This diagram was from from my talk last Thursday:

The easy way to start a corporate prediction market is to grab some cheap software, fill in some easy topics, and then hope people will play in their free time for bragging rights. You might get lucky; offering only weak incentives might still provide key valuable information, and put you in the sunny upper left box of this diagram.
But typically weak incentives and fun topics don’t give decision makers especially valuable info. Managers allow morale markets (the lower left box) mainly to be in on a new fad, to track wider moods and which groups think what, and to let people feel their voice is heard. I’d put the Hollywood Stock Exchange and Google prediction markets in this category.
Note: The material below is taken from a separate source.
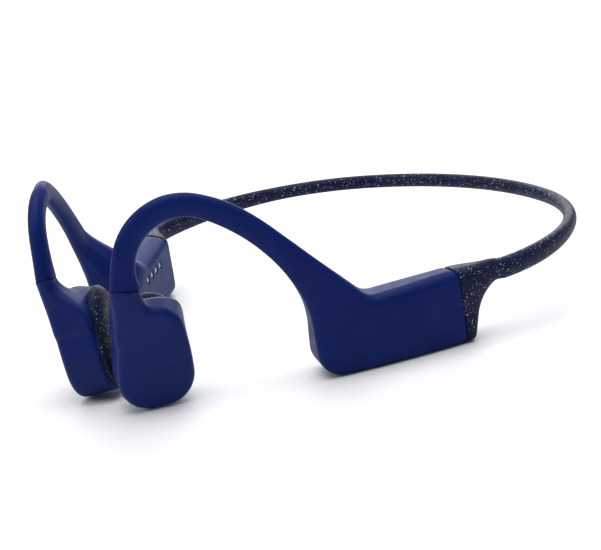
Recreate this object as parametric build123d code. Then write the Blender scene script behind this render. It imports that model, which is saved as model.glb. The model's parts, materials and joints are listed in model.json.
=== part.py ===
from build123d import *
import os
from math import asin, cos, degrees, radians, sin

# Bone conduction headphones. Millimetres and degrees.
# Part frame: +X the wearer's left, +Y to the back of the head, +Z up, z = 0 the surface they rest on.
# Side frame: X outward from the head, Y rearward along the pod, Z up. Both sides are modelled there
# as a left side; TOE turns it in towards the face, and the right side is its mirror image.

# ---- whole object
TOE = 33.0
Y_CENTRE = 0.266          # puts the origin under the middle of the bounding box
JOINT_GAP = 0.3         # gap between the two halves of a sprung joint

# ---- neckband: three tangent arcs in plan, from the middle of the back to the pod
BAND_BACK_Y = 63.8
BACK_R = 72.0
BACK_HALF = 28.0        # x where the back arc ends
CORNER_R = 44.7
TEMPLE_R = 38.0
BAND_Z = 14.3
BAND_W = 3.4
BAND_H = 4.2
HINGE_X = 22.0          # x of the band's hinge, in the middle of the stretch that bends
CORE_R = 0.45           # titanium wire
CABLE_R = 0.5
INNER_Z = 13.3          # height of the wire and the cable inside the skin
CORE_IN = -0.95         # the wire runs this far outside the band's middle line, so inside it
CABLE_IN = 0.15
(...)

Morale markets might get a foot in the door, but I fear that won’t last without a move to decision markets (upper right box), offering enough incentives to elicit info directly relevant to key corporate decisions. Decision markets tend to be politically sensitive and less fun and easy for traders, so they need non-trivial management support and trader incentives, such as cash, job credit, or decision influence. My hope rides on the handful of decision market trials now underway.
(The lower right box is high cost and low value – why bother?)
Tom, the lower right is just where the costs are high and the benefits low, so why bother.
I take it, Robin, that the "X" in the lower right-hand corner refers to legal limits on markets that offer strong incentives to nail (merely) fun claims, such as sports betting markets. Right?